### TASK DETAILS
Your task is to repeat the listing exactly.

### RECORDED DATA
====

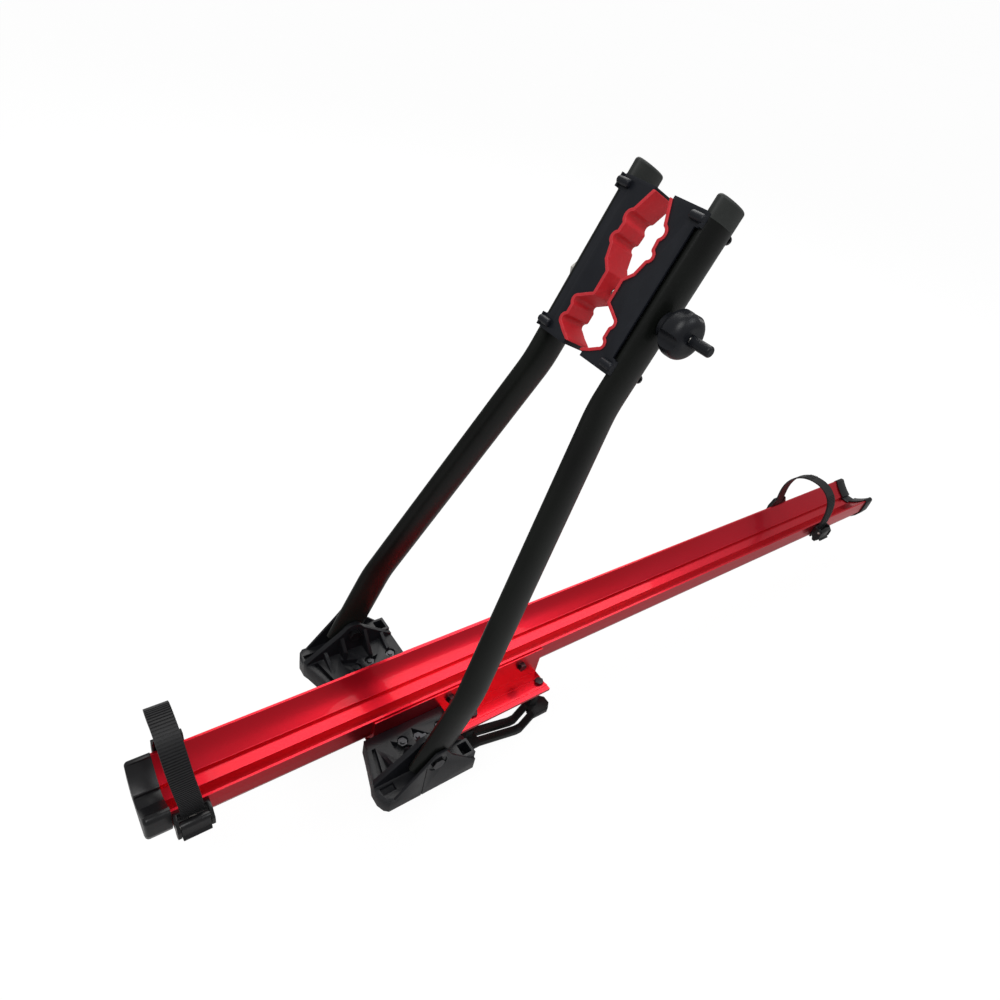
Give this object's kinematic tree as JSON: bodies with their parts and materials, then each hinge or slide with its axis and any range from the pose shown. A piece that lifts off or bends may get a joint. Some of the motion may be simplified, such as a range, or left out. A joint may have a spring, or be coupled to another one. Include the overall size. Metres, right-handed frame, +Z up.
{
  "type": "roof mounted bike carrier",
  "caption": "Long wheel channel on a clamp base for a roof bar, with folding arms, a rubber-lined frame clamp tightened by a knob, and ribbed wheel straps.",
  "frame": {"origin": "middle of the base profile's underside, where it rests on the roof bar, above the lowest point of the bar clamps", "axes": "+Z up, +X along the wheel channel towards its rear end, +Y towards the left, away from the clamp knob"},
  "size_m": [1.3, 0.2298, 0.6798],
  "materials": {
    "channel": "glossy metallic",
    "base": "glossy metallic",
    "cap": "matte",
    "foot": "matte",
    "plug": "matte",
    "arm": "satin",
    "shell": "satin",
    "jaw": "matte",
    "knob": "satin",
    "cap_black": "satin",
    "strap": "matte",
    "buckle": "satin",
    "bar_clamp": "satin",
    "dark_steel": "black zinc",
    "brass": "machined",
    "steel": "zinc plated"
  },
  "bodies": {
    "carrier": {"bar_clamp_bolts": "steel", "base_profile": "base", "buckle_body_front": "buckle", "buckle_body_rear": "buckle", "buckle_pin_front": "steel", "buckle_pin_rear": "steel", "channel_bolts": "steel", "channel_cap_front": "cap", "channel_cap_rear": "cap", "channel_rivet_nuts": "brass", "foot_bolts": "steel", "foot_left": "foot", "foot_nuts": "steel", "foot_right": "foot", "pivot_bolts": "steel", "pivot_nuts": "steel", "strap_anchor_front": "buckle", "strap_anchor_rear": "buckle", "strap_rivets_front": "steel", "strap_rivets_rear": "steel", "wheel_channel": "channel", "wheel_strap_front": "strap", "wheel_strap_rear": "strap"},
    "left_arm": {"arm_left": "arm", "arm_plug_left": "plug", "clamp_shell_left": "shell", "corner_pins_left": "dark_steel", "jaw_left": "jaw", "shell_screws_left": "dark_steel", "pivot_sleeve_left": "steel", "clamp_rod": "steel", "rod_nut": "steel", "rod_cap": "cap_black"},
    "right_arm": {"arm_right": "arm", "arm_plug_right": "plug", "clamp_shell_right": "shell", "corner_pins_right": "dark_steel", "jaw_right": "jaw", "shell_screws_right": "dark_steel", "pivot_sleeve_right": "steel", "knob_washer": "steel"},
    "knob": {"clamp_knob": "knob", "knob_insert": "brass"},
    "bar_clamp_left": {"bar_clamp_left": "bar_clamp", "bar_clamp_nuts_left": "steel", "bar_clamp_washers_left": "steel"},
    "bar_clamp_right": {"bar_clamp_right": "bar_clamp", "bar_clamp_nuts_right": "steel", "bar_clamp_washers_right": "steel"},
    "front_lever": {"buckle_lever_front": "buckle"},
    "rear_lever": {"buckle_lever_rear": "buckle"}
  },
  "joints": [
    {"name": "arm_fold", "type": "hinge", "parent": "carrier", "child": "left_arm", "pos_m": [-0.1623, 0, 0.0545], "axis": [0, 1, 0], "range_deg": [-18, 64]},
    {"name": "arm_squeeze", "type": "hinge", "parent": "left_arm", "child": "right_arm", "pos_m": [-0.1623, -0.1005, 0.0545], "axis": [-0.9191, 0, 0.3939], "range_deg": [0, 1.17]},
    {"name": "knob_turn", "type": "hinge", "parent": "right_arm", "child": "knob", "pos_m": [0.02909, -0.08, 0.50612], "axis": [0, 1, 0], "range_deg": [0, 2884]},
    {"name": "bar_clamp_slide_left", "type": "slide", "parent": "carrier", "child": "bar_clamp_left", "axis": [0, 0, 1], "range_m": [-0.004, 0.022]},
    {"name": "bar_clamp_slide_right", "type": "slide", "parent": "carrier", "child": "bar_clamp_right", "axis": [0, 0, 1], "range_m": [-0.004, 0.022]},
    {"name": "front_lever_turn", "type": "hinge", "parent": "carrier", "child": "front_lever", "pos_m": [-0.3885, -0.0467, 0.0395], "axis": [-1, 0, 0], "range_deg": [0, 100]},
    {"name": "rear_lever_turn", "type": "hinge", "parent": "carrier", "child": "rear_lever", "pos_m": [0.69, -0.0467, 0.0395], "axis": [-1, 0, 0], "range_deg": [0, 100]}
  ],
  "couplings": [
    {"joint": "knob_turn", "follows": "arm_squeeze", "ratio": 2465.5}
  ]
}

====

### PROBLEM SOLUTION
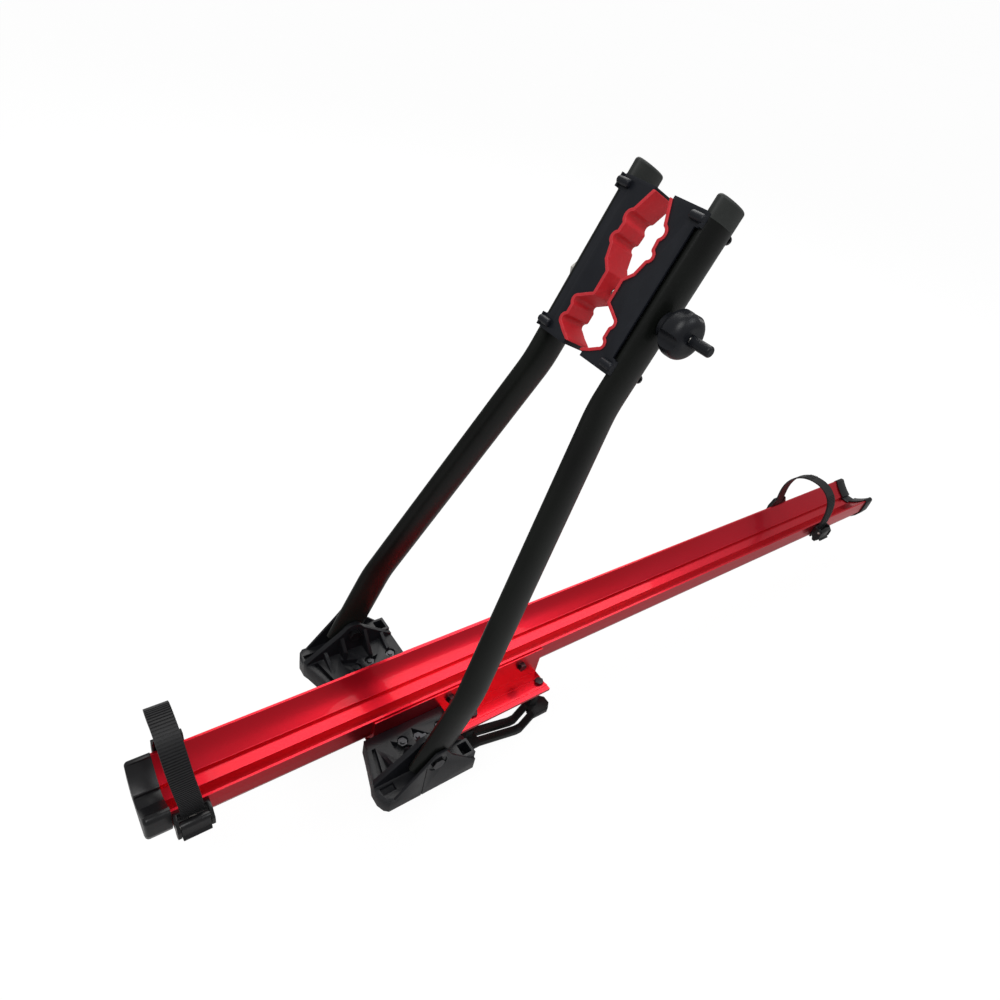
Give this object's kinematic tree as JSON: bodies with their parts and materials, then each hinge or slide with its axis and any range from the pose shown. A piece that lifts off or bends may get a joint. Some of the motion may be simplified, such as a range, or left out. A joint may have a spring, or be coupled to another one. Include the overall size. Metres, right-handed frame, +Z up.
{
  "type": "roof mounted bike carrier",
  "caption": "Long wheel channel on a clamp base for a roof bar, with folding arms, a rubber-lined frame clamp tightened by a knob, and ribbed wheel straps.",
  "frame": {"origin": "middle of the base profile's underside, where it rests on the roof bar, above the lowest point of the bar clamps", "axes": "+Z up, +X along the wheel channel towards its rear end, +Y towards the left, away from the clamp knob"},
  "size_m": [1.3, 0.2298, 0.6798],
  "materials": {
    "channel": "glossy metallic",
    "base": "glossy metallic",
    "cap": "matte",
    "foot": "matte",
    "plug": "matte",
    "arm": "satin",
    "shell": "satin",
    "jaw": "matte",
    "knob": "satin",
    "cap_black": "satin",
    "strap": "matte",
    "buckle": "satin",
    "bar_clamp": "satin",
    "dark_steel": "black zinc",
    "brass": "machined",
    "steel": "zinc plated"
  },
  "bodies": {
    "carrier": {"bar_clamp_bolts": "steel", "base_profile": "base", "buckle_body_front": "buckle", "buckle_body_rear": "buckle", "buckle_pin_front": "steel", "buckle_pin_rear": "steel", "channel_bolts": "steel", "channel_cap_front": "cap", "channel_cap_rear": "cap", "channel_rivet_nuts": "brass", "foot_bolts": "steel", "foot_left": "foot", "foot_nuts": "steel", "foot_right": "foot", "pivot_bolts": "steel", "pivot_nuts": "steel", "strap_anchor_front": "buckle", "strap_anchor_rear": "buckle", "strap_rivets_front": "steel", "strap_rivets_rear": "steel", "wheel_channel": "channel", "wheel_strap_front": "strap", "wheel_strap_rear": "strap"},
    "left_arm": {"arm_left": "arm", "arm_plug_left": "plug", "clamp_shell_left": "shell", "corner_pins_left": "dark_steel", "jaw_left": "jaw", "shell_screws_left": "dark_steel", "pivot_sleeve_left": "steel", "clamp_rod": "steel", "rod_nut": "steel", "rod_cap": "cap_black"},
    "right_arm": {"arm_right": "arm", "arm_plug_right": "plug", "clamp_shell_right": "shell", "corner_pins_right": "dark_steel", "jaw_right": "jaw", "shell_screws_right": "dark_steel", "pivot_sleeve_right": "steel", "knob_washer": "steel"},
    "knob": {"clamp_knob": "knob", "knob_insert": "brass"},
    "bar_clamp_left": {"bar_clamp_left": "bar_clamp", "bar_clamp_nuts_left": "steel", "bar_clamp_washers_left": "steel"},
    "bar_clamp_right": {"bar_clamp_right": "bar_clamp", "bar_clamp_nuts_right": "steel", "bar_clamp_washers_right": "steel"},
    "front_lever": {"buckle_lever_front": "buckle"},
    "rear_lever": {"buckle_lever_rear": "buckle"}
  },
  "joints": [
    {"name": "arm_fold", "type": "hinge", "parent": "carrier", "child": "left_arm", "pos_m": [-0.1623, 0, 0.0545], "axis": [0, 1, 0], "range_deg": [-18, 64]},
    {"name": "arm_squeeze", "type": "hinge", "parent": "left_arm", "child": "right_arm", "pos_m": [-0.1623, -0.1005, 0.0545], "axis": [-0.9191, 0, 0.3939], "range_deg": [0, 1.17]},
    {"name": "knob_turn", "type": "hinge", "parent": "right_arm", "child": "knob", "pos_m": [0.02909, -0.08, 0.50612], "axis": [0, 1, 0], "range_deg": [0, 2884]},
    {"name": "bar_clamp_slide_left", "type": "slide", "parent": "carrier", "child": "bar_clamp_left", "axis": [0, 0, 1], "range_m": [-0.004, 0.022]},
    {"name": "bar_clamp_slide_right", "type": "slide", "parent": "carrier", "child": "bar_clamp_right", "axis": [0, 0, 1], "range_m": [-0.004, 0.022]},
    {"name": "front_lever_turn", "type": "hinge", "parent": "carrier", "child": "front_lever", "pos_m": [-0.3885, -0.0467, 0.0395], "axis": [-1, 0, 0], "range_deg": [0, 100]},
    {"name": "rear_lever_turn", "type": "hinge", "parent": "carrier", "child": "rear_lever", "pos_m": [0.69, -0.0467, 0.0395], "axis": [-1, 0, 0], "range_deg": [0, 100]}
  ],
  "couplings": [
    {"joint": "knob_turn", "follows": "arm_squeeze", "ratio": 2465.5}
  ]
}